What to work on
Copy exactly the lines of the records below, and only those lines, beginning with the line that contains "Continue the three.js" and ending with the line that contains "self.socket = socket".

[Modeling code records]
+++

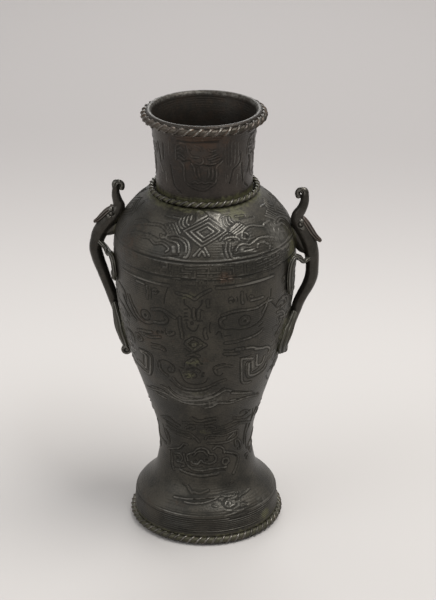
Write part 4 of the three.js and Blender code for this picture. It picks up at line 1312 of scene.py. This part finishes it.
FOOT_SWAGS = [
    [(-19.3, 33.3), (-15, 30.9), (-11, 28.6), (-7.4, 26.9)],
    [(-6.7, 27.9), (-1.3, 27.4), (3.9, 27.9), (9.2, 29)],
    [(-25.2, 24.3), (-14.3, 24.5), (-5.9, 24.8), (2.4, 25.2), (10.8, 25.6), (19.3, 25.8), (26.3, 25.8), (35.1, 25.2),
     (40.9, 25.8)],
    [(-13.6, 23.3), (-6.1, 23.1), (-0.6, 23.3), (5, 23.6), (10.6, 24.3), (15.6, 24.9), (17.9, 25.4)],
    [(39.7, 22.9), (41.2, 24.2), (46.7, 24.6), (56.2, 25.4)],
    [(33.4, 32.6), (38, 35.1)],
    [(-34.3, 16.3), (-30.8, 16.4), (-27.2, 16.1)],
    [(-31.5, 17.6), (-26.5, 17.8), (-20, 17.7), (-13.9, 17.6), (-7.4, 17.8), (0.3, 18.1), (6.5, 17.9)],
    [(8.6, 18.5), (17.1, 18.8), (21.5, 18.9), (28.4, 19.2), (35.6, 19.3), (43.5, 18.7), (51.5, 18.2), (57.3, 18.2)],
]

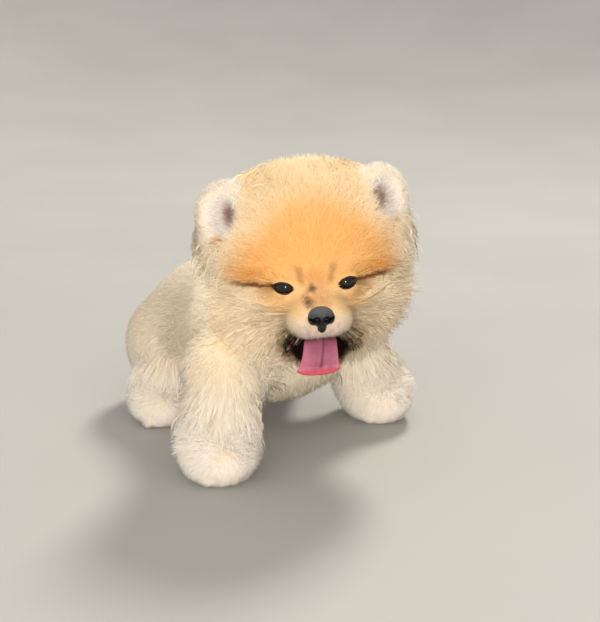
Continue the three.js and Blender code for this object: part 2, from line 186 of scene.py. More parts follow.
# materials: a wire is a value in a material's tree, and sums on wires add its maths nodes
class Wire:
    def __init__(self, tree, socket):
        self.tree = tree
        self.socket = socket

    def node(self, kind, settings=None, sockets=None, out=0):
        made = self.tree.nodes.new("ShaderNode" + kind)
        for name, value in (settings or {}).items():
            if name == "stops":
                ramp = made.color_ramp
                while len(ramp.elements) < len(value):
                    ramp.elements.new(0.5)
                for element, (place, colour) in zip(ramp.elements, value):
                    element.position = place
                    element.color = colour
            else:
                setattr(made, name, value)
        for name, value in (sockets or {}).items():
            if isinstance(value, Wire):
                self.tree.links.new(value.socket, made.inputs[name])
            else:
                made.inputs[name].default_value = value
        return Wire(self.tree, made.outputs[out])

    def maths(self, operation, a, b=0.0):
        return self.node("Math", {"operation": operation}, {0: a, 1: b})

    def __add__(self, other):
        return self.maths("ADD", self, other)

    def __radd__(self, other):
        return self.maths("ADD", other, self)

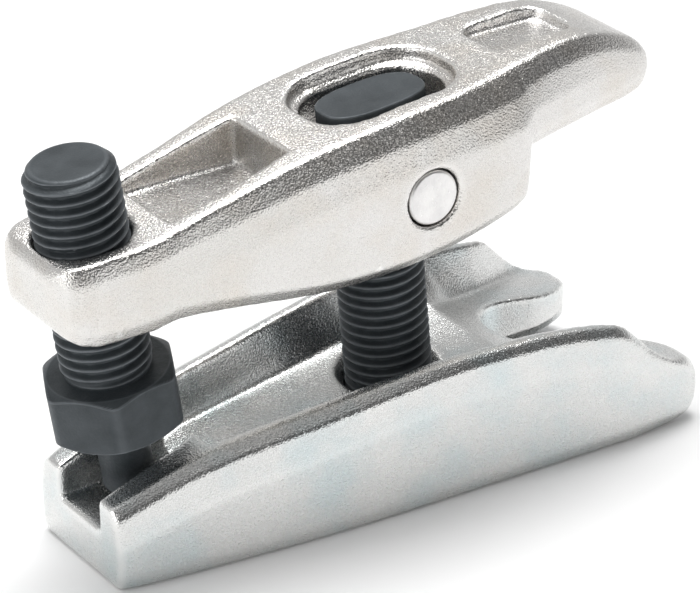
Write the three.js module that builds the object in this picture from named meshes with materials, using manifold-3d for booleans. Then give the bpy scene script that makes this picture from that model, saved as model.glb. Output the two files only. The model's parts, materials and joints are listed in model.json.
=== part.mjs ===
// Ball joint separator: a forged fork jaw, a forged rocker arm on a centre screw, and a pressure bolt
// that swings the arm. Millimetres, +Z up, +X towards the fork, origin on the jaw's flat underside.
import * as THREE from "three";
import { mergeVertices } from "three/addons/utils/BufferGeometryUtils.js";
import Module from "manifold-3d";

const wasm = await Module();
wasm.setup();

const RADIANS = Math.PI / 180;
const JAW_TOP = 40; // above the jaw and below the arm
const JAW_STEPS = 2; // sections between two stations
const TROUGH_STEPS = 2;
const ARM_STEPS = 2;
const COUNTERSINK_LOW = 15;
const COUNTERSINK_DEPTH = 4.5;
const GAP = 0.3; // clearance between neighbouring solids
const PAST = 5; // how far a cutter reaches past the face it opens

// Screws: M16 threads, shown at their major diameter.
const THREAD_R = 8;
const THREAD_BORE_R = 8.4;
const THREAD_CHAMFER = 1.2;
const ROUND_SIDES = 40;

// Jaw. Each station gives the outer section at one x: half-width of the bottom, half-width of the
// flank, height of the ridge and half-width of the ridge.
const JAW_STATIONS = [
  [-55.3, 12.0, 13.2, 15.2, 10.6],
  [-52, 13.2, 14.2, 16.4, 11.0],
  [-42, 15.0, 15.8, 19.8, 11.9],
  [-32, 16.4, 17.2, 21.8, 12.9],
  [-18, 18.3, 19.0, 23.5, 14.7],
  [-4, 19.6, 20.3, 25.2, 16.6],
  [12, 20.7, 21.4, 26.5, 18.5],
  [30, 21.9, 22.6, 26.1, 20.1],
  [42, 22.7, 23.5, 24.5, 20.9],
  [47, 23.0, 23.8, 22.9, 21.2],
  [51.5, 22.9, 23.8, 18.6, 21.4],
  [57, 22.6, 23.6, 15.0, 21.6],
  [61.5, 22.2, 23.2, 12.6, 21.2],
  [64, 20.8, 22.0, 10.2, 20.2],
];
const JAW_CORNER = 2.4; // height of the rounded lower edge
const JAW_SHOULDER = 3.6; // depth of the rounded ridge
const JAW_ROLL = 0.6; // how far the shoulder's middle stands out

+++

Full solution
Continue the three.js and Blender code for this object: part 2, from line 186 of scene.py. More parts follow.
# materials: a wire is a value in a material's tree, and sums on wires add its maths nodes
class Wire:
    def __init__(self, tree, socket):
        self.tree = tree
        self.socket = socket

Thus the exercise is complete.